* [TASK REQUIREMENTS] Stop after the line with "turns = 6; // [4:1:8]": repeat exactly every line before it, beginning with the first, and that line itself.

* [INFORMATION PROVIDED]
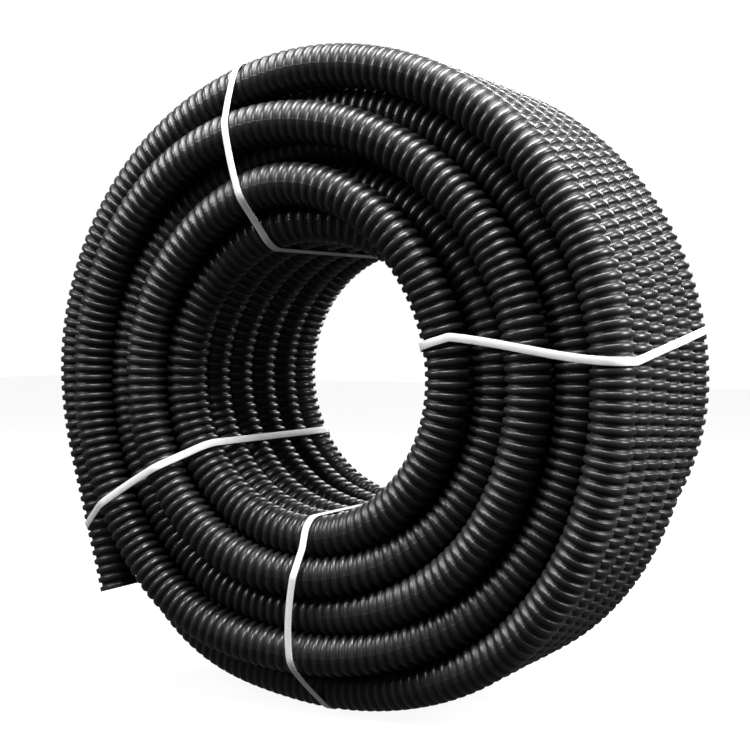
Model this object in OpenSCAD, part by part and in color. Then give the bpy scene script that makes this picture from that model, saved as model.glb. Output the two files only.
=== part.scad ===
// Coil of black corrugated conduit, wound in five layers and held by four flat straps.
// It stands on its rim. The winding axis lies along Y and the front end faces -Y.

/* [Conduit] */
// Outside diameter of the conduit over its ribs
tube_od = 50; // [32:1:63]
// Depth of the grooves between the ribs
rib_depth = 3.4; // [2:0.1:4.5]
// Distance from one rib to the next along the conduit
rib_pitch = 11.8; // [8:0.1:15]
// Share of the rib pitch taken by the flat top of a rib
rib_top_share = 0.42; // [0.3:0.01:0.5]
// Share of the rib pitch taken by each sloping side of a rib
rib_side_share = 0.12; // [0.08:0.01:0.2]
// Wall thickness
wall = 1.2; // [0.8:0.1:2.5]

/* [Coil] */
// Diameter of the clear bore inside the innermost turns
bore_d = 332; // [260:2:420]
// How far the ribs of neighbouring turns sit into each other's grooves
nest = 1; // [0.6:0.1:2]
// Turns side by side in one layer
turns = 6; // [4:1:8]

/* [Free end] */
// Where round the coil the free end leaves the outermost layer, in degrees from +X towards +Z
end_leaves_at = 196; // [190:1:205]
// Ribs on the straight free end
end_ribs = 15; // [10:1:16]
// Where round the coil the outermost turn has stepped back by a whole turn, in degrees
stepped_back_at = 185; // [182:1:190]

/* [Straps] */
// Width of a strap
strap_w = 9; // [6:0.5:15]
// Thickness of a strap
strap_t = 0.8; // [0.5:0.1:1.2]
// Clearance between a strap and the ribs that it is drawn over
strap_gap = 0.5; // [0.3:0.1:0.8]
// Length of the welded overlap of a strap
lap_length = 60; // [30:5:90]
// Distance of the overlap from the front of the coil
lap_from_front = 120; // [60:5:150]
// Angle of the right-hand strap round the coil
right_strap_at = 8; // [2:1:20]
// Angle of the top strap
top_strap_at = 108; // [95:1:120]
// Angle of the left-hand strap
left_strap_at = 208; // [203:1:212]
// Angle of the bottom strap
bottom_strap_at = 267; // [255:1:280]

/* [Hidden] */
$fn = 96;
conduit_black = [0.05, 0.05, 0.055];
strap_white = [0.9, 0.9, 0.88];

tube_r = tube_od / 2;
turn_pitch = tube_od - nest;
layer_step = turn_pitch * sqrt(3) / 2;
layers = 5;
first_layer_r = bore_d / 2 + tube_r;
outer_layer_r = first_layer_r + (layers - 1) * layer_step;
coil_r = outer_layer_r + tube_r;
last_turn = (turns - 1) * turn_pitch;
// An even layer lies in the grooves of the layers beside it. Its front turn crosses from half a
// turn behind them on the right to half a turn in front of them on the left, so it lies tilted.
crossing = turn_pitch / 2;
fill_w = 0.6 * tube_od;
core_recess = 0.3 * turn_pitch;

rib_top = rib_top_share * rib_pitch;
rib_side = rib_side_share * rib_pitch;
rib_root = rib_pitch - rib_top - 2 * rib_side;
groove_r = tube_r - rib_depth;
// Depth by which the free end runs on into the turn that it leaves
sunk = 2;

// A strap bends round a turn in flats of this many degrees
bend_step = 6;
strap_r = tube_r + strap_gap;
strap_reach = strap_gap + strap_t;
off_bottom = abs(bottom_strap_at - 270);
rim_low = max(coil_r, (coil_r + strap_reach) * cos(off_bottom) + strap_w / 2 * sin(off_bottom));
front_reach = crossing + tube_r;
back_reach = last_turn + tube_r + strap_gap + 2 * strap_t;

function layer_r(n) = first_layer_r + (n - 1) * layer_step;
// How far in front of the coil's front turn an even layer's front turn lies at an angle.
function crossing_at(angle) = -crossing * cos(angle);
// How far behind the front turn the outermost turn lies at an angle, below the coil.
function step_back_at(angle) = turn_pitch / 2 * (1 - cos(angle));

// Takes a shape turned about Z, with +Z towards the front, to its place in the standing coil.
module in_coil() {
  translate([0, (front_reach - back_reach) / 2, rim_low]) rotate([90, 0, 0]) children();
}

// Section of one turn of conduit, a distance behind the front turn.
module turn_section(n, behind) {
  translate([layer_r(n), -behind]) circle(r = tube_r);
}

// Half section of the wound layers, apart from the tilted turns and the outermost one.
module winding_section() {
  for (n = [1, 3], k = [0 : turns - 1]) turn_section(n, k * turn_pitch);
  for (k = [1 : turns - 1]) turn_section(5, k * turn_pitch);
  for (n = [2, 4]) turn_section(n, last_turn - turn_pitch / 2);
  polygon([
    [layer_r(1), 0], [layer_r(2), -core_recess], [layer_r(3), 0], [layer_r(4), -core_recess],
    [layer_r(5), -turn_pitch], [layer_r(5), -last_turn],
    for (n = [4 : -1 : 1]) [layer_r(n), n % 2 == 0 ? turn_pitch / 2 - last_turn : -last_turn]
  ]);
}

// Front turn of an even layer, with the filling behind it.
module tilted_turn(n) {
  rotate([0, asin(crossing / layer_r(n)), 0]) rotate_extrude() {
    turn_section(n, 0);
    translate([layer_r(n) - fill_w / 2, -0.6 * turn_pitch]) square([fill_w, 0.6 * turn_pitch]);
  }
}

// Front turn of the outer layer, from the right over the top to where the free end leaves it.
module outermost_turn() {
  rotate_extrude(angle = end_leaves_at) turn_section(5, 0);
}

// The same turn before that: it steps back by one turn below the coil, to pass the free end.
module step_back_turn() {
  translate([0, 0, -turn_pitch / 2]) rotate([0, -asin(turn_pitch / 2 / layer_r(5)), 0])
    rotate([0, 0, stepped_back_at]) rotate_extrude(angle = 360 - stepped_back_at)
      translate([layer_r(5), 0]) circle(r = tube_r - 0.2);
}

// Straight, open end of the conduit with its ribs and its wall, along +Z. It starts in a groove.
module free_end() {
  outside = concat([[groove_r, -sunk]], [
    for (i = [0 : end_ribs - 1], p = [
      [groove_r, 0], [groove_r, rib_root], [tube_r, rib_root + rib_side],
      [tube_r, rib_pitch - rib_side]
    ]) [p[0], p[1] + i * rib_pitch]
  ]);
  inside = [for (i = [len(outside) - 1 : -1 : 0]) [outside[i][0] - wall, outside[i][1]]];
  rotate_extrude() polygon(concat(outside, inside));
}

module conduit() {
  color(conduit_black) in_coil() union() {
    rotate_extrude() winding_section();
    for (n = [2, 4]) tilted_turn(n);
    outermost_turn();
    step_back_turn();
    rotate([0, 0, end_leaves_at]) translate([layer_r(5), 0, 0]) rotate([-90, 0, 0]) free_end();
  }
}

// Outline drawn round equal circles at the corners, which are listed clockwise.
function outward(p, q) = atan2(q[0] - p[0], p[1] - q[1]);
function drawn_round(corners, r) = [
  for (i = [0 : len(corners) - 1])
    let (
      before = corners[(i + len(corners) - 1) % len(corners)],
      here = corners[i],
      after = corners[(i + 1) % len(corners)],
      start = outward(before, here),
      bend = (start - outward(here, after) + 360) % 360,
      steps = ceil(bend / bend_step)
    )
    for (k = [0 : steps]) here + r * [cos(start - bend * k / steps), sin(start - bend * k / steps)]
];

// One strap: a flat band drawn round the section of the coil, with its two ends welded together.
module strap(angle, outer_turn, lap_on_rim = true) {
  width_angle = asin(strap_w / 2 / layer_r(2));
  ahead = max(crossing_at(angle - width_angle), crossing_at(angle + width_angle));
  rim_back = [layer_r(5), -last_turn];
  corners = concat(
    [[layer_r(1), 0]],
    ahead > 0 ? [[layer_r(2), ahead], [layer_r(4), ahead]] : [],
    [outer_turn, rim_back, [layer_r(1), -last_turn]]
  );
  from = lap_on_rim ? outer_turn : rim_back;
  to = lap_on_rim ? rim_back : [layer_r(1), -last_turn];
  along = (to - from) / norm(to - from);
  out = [-along[1], along[0]];
  lap_start = lap_on_rim ? lap_from_front : (norm(to - from) - lap_length) / 2;
  lap = from + along * lap_start + out * (strap_r + strap_t / 2);
  raised = out * 1.5 * strap_t;
  color(strap_white) in_coil() rotate([0, 0, angle]) rotate([90, 0, 0])
    linear_extrude(strap_w, center = true) difference() {
      union() {
        polygon(drawn_round(corners, strap_r + strap_t));
        polygon([lap, lap + raised, lap + raised + along * lap_length, lap + along * lap_length]);
      }
      polygon(drawn_round(corners, strap_r));
    }
}

module strap_right() strap(right_strap_at, [layer_r(5), 0]);
module strap_top() strap(top_strap_at, [layer_r(5), 0]);
module strap_bottom() {
  strap(bottom_strap_at, [layer_r(5), -step_back_at(bottom_strap_at)], lap_on_rim = false);
}
// The left-hand strap holds the free end where it already stands away from its layer.
module strap_left() {
  off = left_strap_at - end_leaves_at;
  stand_off = layer_r(5) / cos(off) + tube_r / cos(off) + strap_w / 2 * tan(off) - tube_r;
  strap(left_strap_at, [stand_off, 0]);
}

conduit();
strap_right();
strap_top();
strap_left();
strap_bottom();
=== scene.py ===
"""Looks of the strapped coil of black corrugated conduit: its wound turns, free end and straps."""

import math

import bpy
import numpy as np
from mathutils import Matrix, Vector


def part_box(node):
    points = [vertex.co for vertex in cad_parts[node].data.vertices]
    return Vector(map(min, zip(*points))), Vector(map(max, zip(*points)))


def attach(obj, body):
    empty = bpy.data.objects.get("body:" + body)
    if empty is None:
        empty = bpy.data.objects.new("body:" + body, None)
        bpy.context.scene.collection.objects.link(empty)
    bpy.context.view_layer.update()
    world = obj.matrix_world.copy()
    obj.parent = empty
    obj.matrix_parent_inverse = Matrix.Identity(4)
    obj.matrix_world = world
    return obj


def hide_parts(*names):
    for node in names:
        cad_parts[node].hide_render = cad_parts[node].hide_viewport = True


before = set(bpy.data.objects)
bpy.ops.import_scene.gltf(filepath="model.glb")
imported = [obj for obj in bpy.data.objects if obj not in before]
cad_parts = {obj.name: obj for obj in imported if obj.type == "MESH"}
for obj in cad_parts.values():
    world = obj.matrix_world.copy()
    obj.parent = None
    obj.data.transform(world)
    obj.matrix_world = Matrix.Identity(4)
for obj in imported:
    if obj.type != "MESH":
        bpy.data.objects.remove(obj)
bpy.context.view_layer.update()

# ---------------------------------------------------------------- sizes, in metres
MM = 0.001
TUBE_OD = 50 * MM
RIB_DEPTH = 3.4 * MM
RIB_PITCH = 11.8 * MM
RIB_TOP_SHARE = 0.42
RIB_SIDE_SHARE = 0.12
WALL = 1.2 * MM
BORE_D = 332 * MM
NEST = 1 * MM
TURNS = 6
LAYERS = 5
END_RIBS = 15
STRAP_W = 9 * MM
STRAP_T = 0.8 * MM
STRAP_GAP = 0.5 * MM
LAP_LENGTH = 60 * MM
LAP_FROM_FRONT = 120 * MM

TUBE_R = TUBE_OD / 2
TURN_PITCH = TUBE_OD - NEST
LAYER_STEP = TURN_PITCH * math.sqrt(3) / 2
FIRST_R = BORE_D / 2 + TUBE_R
COIL_R = FIRST_R + (LAYERS - 1) * LAYER_STEP + TUBE_R
LAST_TURN = (TURNS - 1) * TURN_PITCH

coil_low, coil_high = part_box("conduit")
AXIS_Z = coil_high[2] - COIL_R
FRONT_Y = coil_low[1] + TURN_PITCH / 2 + TUBE_R

# Angles round the coil are in degrees, counted from +X towards +Z.
END_LEAVES_AT = 196
# Angle of each strap in the bore and on the rim at the front, then on the rim and in the bore at
# the back: they were drawn tight a little askew.
STRAPS = {
    "strap_right": (15.5, 4.0, 8.7, 10.0),
    "strap_top": (109.0, 105.0, 106.5, 107.0),
    "strap_left": (208.0, 209.5, 208.0, 208.0),
    "strap_bottom": (269.5, 271.5, 267.0, 267.0),
}
STRAP_AT = {name: sum(corners) / 4 for name, corners in STRAPS.items()}
# How far each strap bows to the side half way up the front.
STRAP_BOW = {"strap_right": -2.5, "strap_top": 1.5, "strap_left": -0.5, "strap_bottom": -3.5}


# ---------------------------------------------------------------- the winding
def smooth(t):
    t = np.clip(t, 0, 1)
    return t * t * (3 - 2 * t)


def between(angle, start, end):
    """How far a move that runs from one angle to another has come, from 0 to 1."""
    return smooth((angle - start) / (end - start))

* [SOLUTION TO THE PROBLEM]
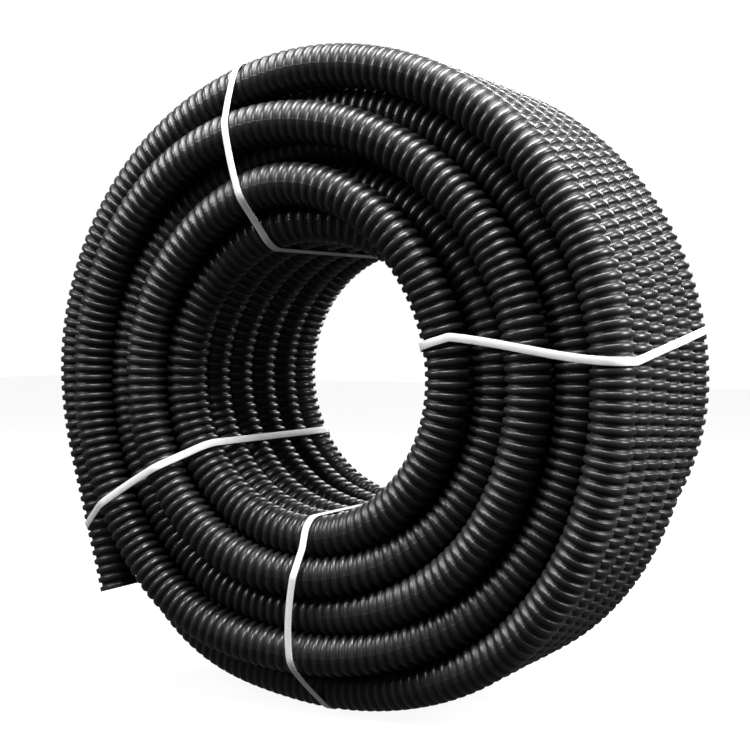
Model this object in OpenSCAD, part by part and in color. Then give the bpy scene script that makes this picture from that model, saved as model.glb. Output the two files only.
=== part.scad ===
// Coil of black corrugated conduit, wound in five layers and held by four flat straps.
// It stands on its rim. The winding axis lies along Y and the front end faces -Y.

/* [Conduit] */
// Outside diameter of the conduit over its ribs
tube_od = 50; // [32:1:63]
// Depth of the grooves between the ribs
rib_depth = 3.4; // [2:0.1:4.5]
// Distance from one rib to the next along the conduit
rib_pitch = 11.8; // [8:0.1:15]
// Share of the rib pitch taken by the flat top of a rib
rib_top_share = 0.42; // [0.3:0.01:0.5]
// Share of the rib pitch taken by each sloping side of a rib
rib_side_share = 0.12; // [0.08:0.01:0.2]
// Wall thickness
wall = 1.2; // [0.8:0.1:2.5]

/* [Coil] */
// Diameter of the clear bore inside the innermost turns
bore_d = 332; // [260:2:420]
// How far the ribs of neighbouring turns sit into each other's grooves
nest = 1; // [0.6:0.1:2]
// Turns side by side in one layer
turns = 6; // [4:1:8]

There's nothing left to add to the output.